Immigrant Education Policies in the Chicago Metropolitan Area

NILDA FLORES-GONZALEZ, UNIVERSITY OF ILLINOIS AT CHICAGO JULIO CAPELES, UNIVERSITY OF ILLINOIS AT CHICAGO CAROLINA CALVILLO, UNIVERSITY OF ILLINOIS AT CHICAGO RAJHAI WILSON, UNIVERSITY OF ILLINOIS AT CHICAGO IRMA OLMEDO, UNIVERSITY OF ILLINOIS AT CHICAGO



In the United States, schools are the premier integrative public institution, as they are mandated to educate all children, including immigrant children. As such, they are also the gatekeepers to immigrant incorporation and play an important role in the integration or further marginalization of immigrants. Despite its central role in the integration of immigrants, schools across the U.S. vary greatly in their approach and implementation of educational policy.

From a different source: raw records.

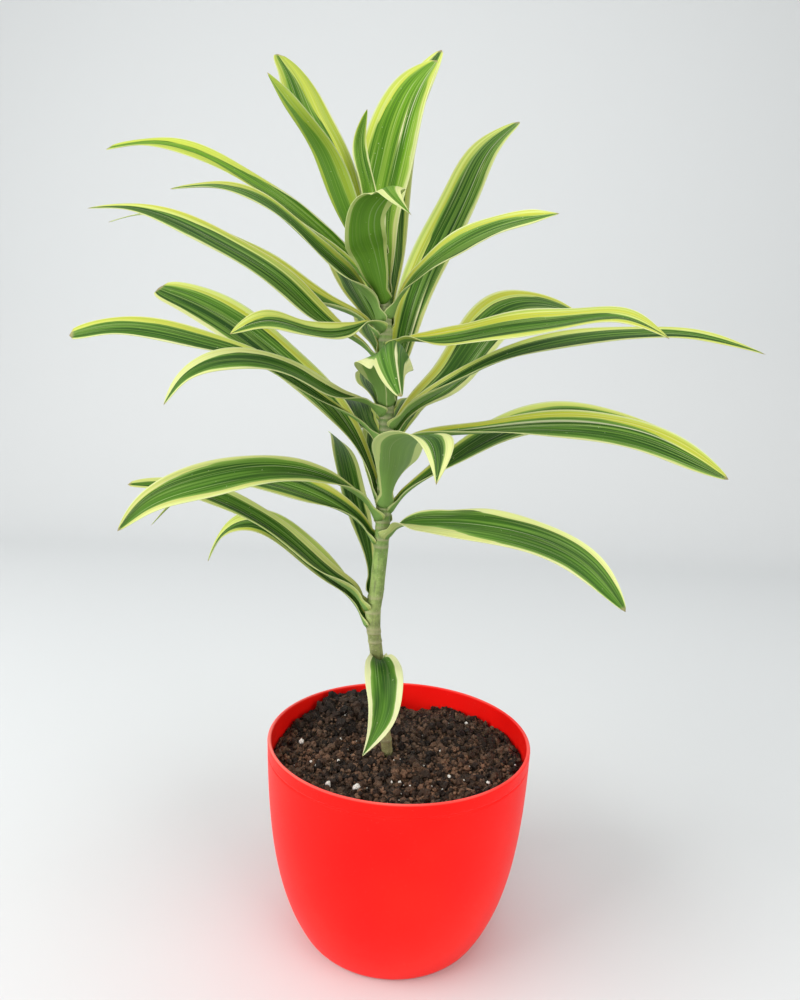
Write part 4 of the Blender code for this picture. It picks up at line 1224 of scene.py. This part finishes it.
def stage_points():
    """A floor, then a quarter circle, then a wall, carried straight from left to right."""
    turn = np.linspace(0, math.pi / 2, 24)[1:]
    sweep = zip(SWEEP_START + SWEEP_RADIUS * np.sin(turn), SWEEP_RADIUS * (1 - np.cos(turn)))
    wall = (SWEEP_START + SWEEP_RADIUS, STAGE_TOP)
    outline = np.array([(-STAGE_HALF, 0.0), (SWEEP_START, 0.0), *sweep, wall])
    across = np.array([-STAGE_HALF, STAGE_HALF])
    y, z = outline[:, :1] + 0 * across, outline[:, 1:] + 0 * across
    return np.stack([across + 0 * y, y, z - 0.0001], axis=-1)


grid = stage_points()
corner = np.arange(len(grid) - 1)[:, None] * 2 + np.array([0, 1, 3, 2])
mesh = bpy.data.meshes.new("stage")
mesh.from_pydata(grid.reshape(-1, 3).tolist(), [], corner.tolist())
material, tree, shader = paint("pale stage")
fill(tree, shader, {"Base Color": (0.635, 0.66, 0.675, 1.0), "Roughness": 0.7})
mesh.materials.append(material)
mesh.shade_smooth()
stage = bpy.data.objects.new("stage", mesh)
bpy.context.scene.collection.objects.link(stage)
print("stage", 2 * STAGE_HALF, "m wide")

# %% Light
MIDDLE = Vector((0.0, 0.0, 0.25))
# Name, place, side in metres, power in watts, colour.
PANELS = (
    ("window", (-1.25, -0.55, 0.85), 1.1, 22.0, (1.0, 0.985, 0.96)),
    ("room", (1.3, -1.1, 0.9), 1.4, 14.0, (1.0, 0.97, 0.93)),
    ("front", (-0.3, -1.7, 0.25), 1.3, 6.0, (1.0, 0.99, 0.97)),
    ("ceiling", (0.1, -0.1, 1.7), 1.2, 9.0, (1.0, 1.0, 1.0)),
)
for name, place, side, power, colour in PANELS:
    lamp = bpy.data.lights.new(name, "AREA")
    lamp.size, lamp.energy, lamp.color = side, power, colour
    panel = bpy.data.objects.new(name, lamp)
    panel.location = place
    panel.rotation_euler = (MIDDLE - Vector(place)).to_track_quat("-Z", "Y").to_euler()
    bpy.context.scene.collection.objects.link(panel)
world = bpy.context.scene.world or bpy.data.worlds.new("world")
bpy.context.scene.world = world
world.use_nodes = True
sky = world.node_tree.nodes["Background"]
fill(world.node_tree, sky, {"Color": (1.0, 0.985, 0.96, 1.0), "Strength": 0.6})
bpy.context.scene.view_settings.view_transform = "Standard"
print(len(PANELS), "soft lights and a pale sky")
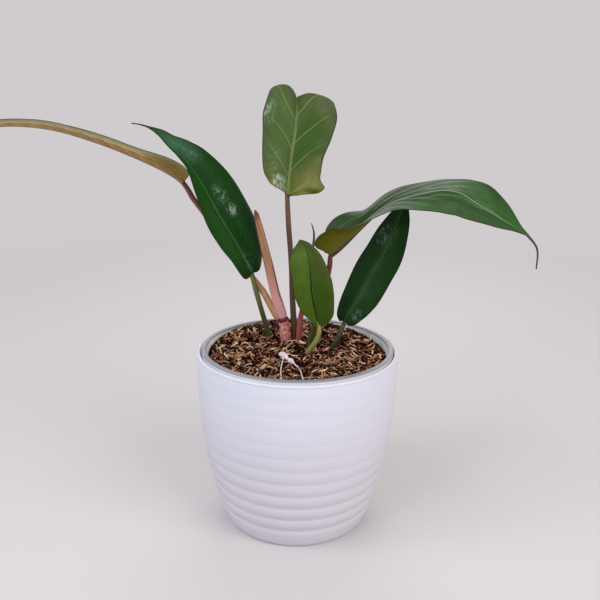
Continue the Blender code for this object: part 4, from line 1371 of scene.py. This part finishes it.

Because policies are not uniform, there is great disparity in the educational experiences of immigrant students across schools, districts, and states. In this chapter, we examine how Chicago and several of its suburbs approach the education of their growing immigrant student population. First, we provide background on federal and state policies that address the education of immigrant students. Second, we examine district policies that lead to unequal educational opportunities for immigrant students across school districts in the Chicago Metropolitan Area.